Section 363 Sale and $175.0mn Stalking Horse Bid of Prepetition Lender Orchids Investment LLC
In a press release announcing the filing, Orchids Paper further announced that it had “entered into an option agreement (the ‘Option’) with Orchids Investment LLC (‘OI’). The Option gives the Company the right to execute an asset purchase agreement with OI (the ‘Purchase Agreement’), through which, should the Company exercise the Option, OI would acquire substantially all of the Company's assets in exchange for a credit bid of approximately $175,000,000 against the Company's obligations under its pre-petition secured credit facility plus other consideration. OI is indirectly owned by a fund affiliated with Black Diamond Capital Management, L.L.C. and Brant Paper Investment Company LLC.
The Company has filed a bid procedures and sale motion with the Court, and the Purchase Agreement will be subject to an auction at which higher and better offers may be made and will require Court approval. The bid by OI comprises the initial stalking horse bid in the auction process…the Company anticipates the transaction will move swiftly and aims to complete the process no later than August 2019.”

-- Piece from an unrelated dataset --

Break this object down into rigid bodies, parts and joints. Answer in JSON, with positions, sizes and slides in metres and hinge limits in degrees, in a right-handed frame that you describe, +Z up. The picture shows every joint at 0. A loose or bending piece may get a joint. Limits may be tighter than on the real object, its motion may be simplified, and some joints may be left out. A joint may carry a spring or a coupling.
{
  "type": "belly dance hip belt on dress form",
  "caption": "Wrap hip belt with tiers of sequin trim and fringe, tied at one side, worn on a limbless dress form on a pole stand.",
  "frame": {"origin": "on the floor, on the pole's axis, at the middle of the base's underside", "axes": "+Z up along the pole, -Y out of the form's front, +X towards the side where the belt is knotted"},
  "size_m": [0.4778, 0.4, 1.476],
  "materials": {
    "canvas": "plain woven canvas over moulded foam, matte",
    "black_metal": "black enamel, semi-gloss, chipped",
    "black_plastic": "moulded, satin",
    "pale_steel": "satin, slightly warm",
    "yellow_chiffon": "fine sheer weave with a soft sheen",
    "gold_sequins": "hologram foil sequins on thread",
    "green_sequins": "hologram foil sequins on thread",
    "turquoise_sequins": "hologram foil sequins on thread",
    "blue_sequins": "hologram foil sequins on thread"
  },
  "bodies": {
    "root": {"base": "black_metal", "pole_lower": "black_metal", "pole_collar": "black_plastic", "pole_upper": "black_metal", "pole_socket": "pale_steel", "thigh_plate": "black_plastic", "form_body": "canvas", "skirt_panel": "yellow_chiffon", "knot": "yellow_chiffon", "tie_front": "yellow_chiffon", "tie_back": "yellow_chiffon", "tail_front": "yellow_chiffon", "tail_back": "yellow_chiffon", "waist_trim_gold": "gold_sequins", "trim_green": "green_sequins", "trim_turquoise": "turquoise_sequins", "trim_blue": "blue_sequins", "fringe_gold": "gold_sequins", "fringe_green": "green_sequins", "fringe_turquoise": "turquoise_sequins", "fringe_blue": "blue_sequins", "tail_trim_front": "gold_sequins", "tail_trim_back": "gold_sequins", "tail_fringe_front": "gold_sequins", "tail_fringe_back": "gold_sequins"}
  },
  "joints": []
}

Debtor-in-Possession (“DIP”) Financing
OI also serves as the Company's pre-petition secured lender, and has agreed to provide debtor-in-possession ("DIP") financing to support the Company's day-to-day operations during the pendency of the bankruptcy case.
Events Leading to the Chapter 11 Filing
The Debtors' press release states, "The Company began experiencing financial difficulty in late 2016 due to a number of factors, including unprecedented increases in input costs, most notably fiber and freight, which the industry has not yet been able to fully recover with price increases to customers; new competitive industry capacity driving down selling prices to defend and grow business; and construction cost overruns and start-up inefficiencies at its new production facility in Barnwell, South Carolina....Ultimately it was determined that using the chapter 11 process to facilitate a potential sale was the swiftest and most efficient way to preserve stakeholder value and sustain business operations."

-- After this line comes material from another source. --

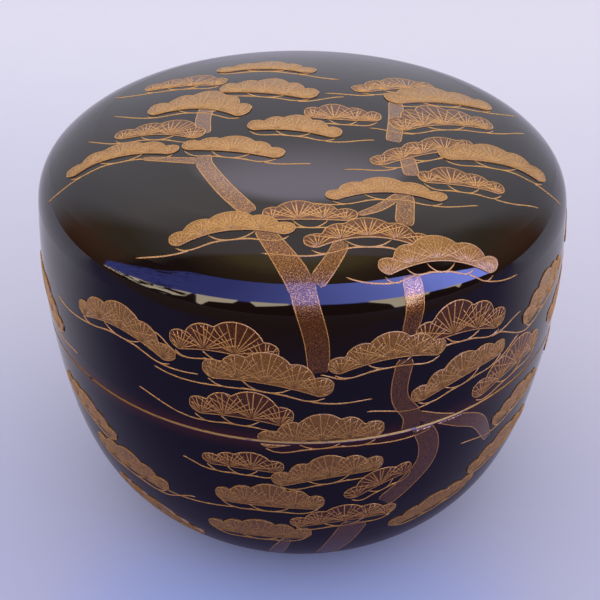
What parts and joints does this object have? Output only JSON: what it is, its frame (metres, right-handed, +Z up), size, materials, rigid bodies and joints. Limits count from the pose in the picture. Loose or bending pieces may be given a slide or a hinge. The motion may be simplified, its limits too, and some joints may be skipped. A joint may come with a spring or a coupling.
{
  "type": "lacquer tea caddy",
  "caption": "Round lidded tea caddy in black lacquer over turned wood, with a lift-off lid on a raised collar and sprinkled gold pines.",
  "frame": {"origin": "centre of the foot, on the surface that the caddy stands on", "axes": "+Z up along the turning axis; +X and +Y are level, and the side in the picture faces -Y"},
  "size_m": [0.075, 0.075, 0.0632],
  "materials": {
    "black_lacquer": "polished black lacquer, slightly brown where it is thin",
    "lining_lacquer": "black lacquer, a little softer in gloss than the outside",
    "wood": "turned wood under the lacquer, not seen",
    "gold": "sprinkled gold powder, satin",
    "brown_gold": "sparse gold powder over reddish brown lacquer"
  },
  "bodies": {
    "body": {"wooden_body": "wood", "body_outer_lacquer": "black_lacquer", "body_inner_lacquer": "lining_lacquer", "body_underside_lacquer": "black_lacquer", "body_rim_line": "gold"},
    "lid": {"wooden_lid": "wood", "lid_outer_lacquer": "black_lacquer", "lid_inner_lacquer": "lining_lacquer", "lid_rim_line": "gold"}
  },
  "joints": [
    {"name": "lid_lift", "type": "slide", "parent": "body", "child": "lid", "axis": [0, 0, 1], "range_m": [0, 0.06]}
  ]
}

In a declaration in support of the Chapter 11 filing (the “Infantino Declaration”) [Docket No. 19], Richard S. Infantino, a Managing Director of Deloitte and the Debtors’ Interim Chief Strategy Officer, detailed the events leading to [Company]’s Chapter 11 filing; including a series of operational issues which were (in turn) compounded as clients and suppliers reacted adversely to news of those issues. The operational issues included cost overruns in respect of the construction of a new facility, significantly increased raw material costs and increased transportation costs resulting from nationwide driver shortages. Further to public disclosure of these issues, the Debtors lost several key clients (including one that represented “19% of the Company’s converted product sales”) and were hit with disadvantageous credit terms from anxious suppliers.
The Declaration states, “At its new Barnwell, South Carolina facility, the two converting lines became operational in the first and third quarters of 2016, respectively. However, cost overruns in the construction of the facility and start-up inefficiencies with the operation of the converting lines and mill were, and continue to be, significant drains on the Company’s liquidity. The facility is still not running efficiently or producing product at the original equipment manufacturer’s goals. The Company continues to work with the original equipment manufacturer to address the operational issues with the converting lines and mill.

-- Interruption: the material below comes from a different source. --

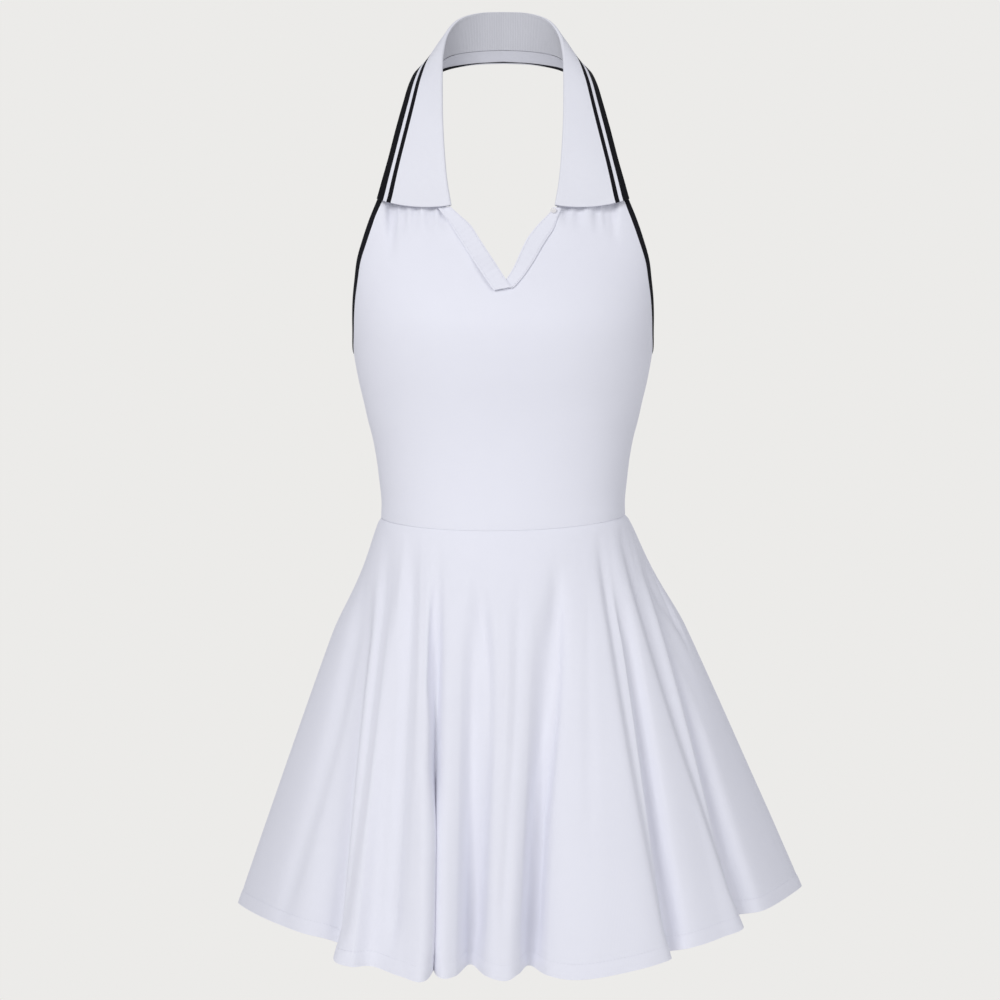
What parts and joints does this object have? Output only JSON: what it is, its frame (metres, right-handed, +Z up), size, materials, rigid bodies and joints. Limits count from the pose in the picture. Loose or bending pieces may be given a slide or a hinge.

Compounding these problems have been significant industry wide price increases on various raw materials among other things. Specifically, the price of the various pulp grades and fiber substitutes used to manufacture the Company’s tissue products at both facilities has risen significantly in 2018….A majority of the Company’s tissue products are manufactured utilizing a variety of pulp substitutes including post-consumer sorted office products. From January 2018 to October 2018, the average recycle mix increased in price by about 39%. While all pulp and pulp substitute pricing began to ease at the end of 2018 and has continued to ease through February2019, current pricing of the Company’s average recycle mix is about 30% higher than at the beginning of 2018.
At the same time there were driver shortages in the transportation industry, which have increased the Company’s freight costs and negatively impacted service levels to customers, sometimes resulting in customer penalties and chargebacks.
Significantly, on or about July 30, 2018, the Company received notice from a major customer that it intended to consolidate its supplier base and transition all of its product orders to a new supplier effective March 2019. This customer represented approximately 19% of the Company’s converted product sales. Subsequently, on or about September 2018, the Company learned that an important, yet less significant customer as a percent of sales, intended to reduce its business. On or about December 2018, the Company learned a significant customer would be pulling its towel business effective April 2019. These customer losses were not a result of product quality or customer service problems. In each instance, according to interactions with the Company’s sales personnel and management, these and other customers had expressed ongoing concern about the Company’s uncertain future based on its deteriorating financial condition as reported quarterly in the Company’s public filings.
Further exacerbating the Company’s deteriorating operating and financial condition, certain suppliers of raw materials and related manufacturing items moved the Company to CIA or significantly reduced credit terms in response to the Company’s public financial reporting. Approximately ten vendors forced the Company into CIA or reduced credit terms so the Company was effectively on CIA.”
About Orchids Paper
Orchids Paper Products Company is a leading national supplier of high quality consumer tissue products primarily serving the at home private label consumer market. The Company produces a full line of tissue products, including paper towels, bathroom tissue and paper napkins, to primarily to retail chains throughout the United States.
The Company is headquartered in Brentwood, Tennessee with manufacturing locations in Pryor, Oklahoma and Barnwell, South Carolina.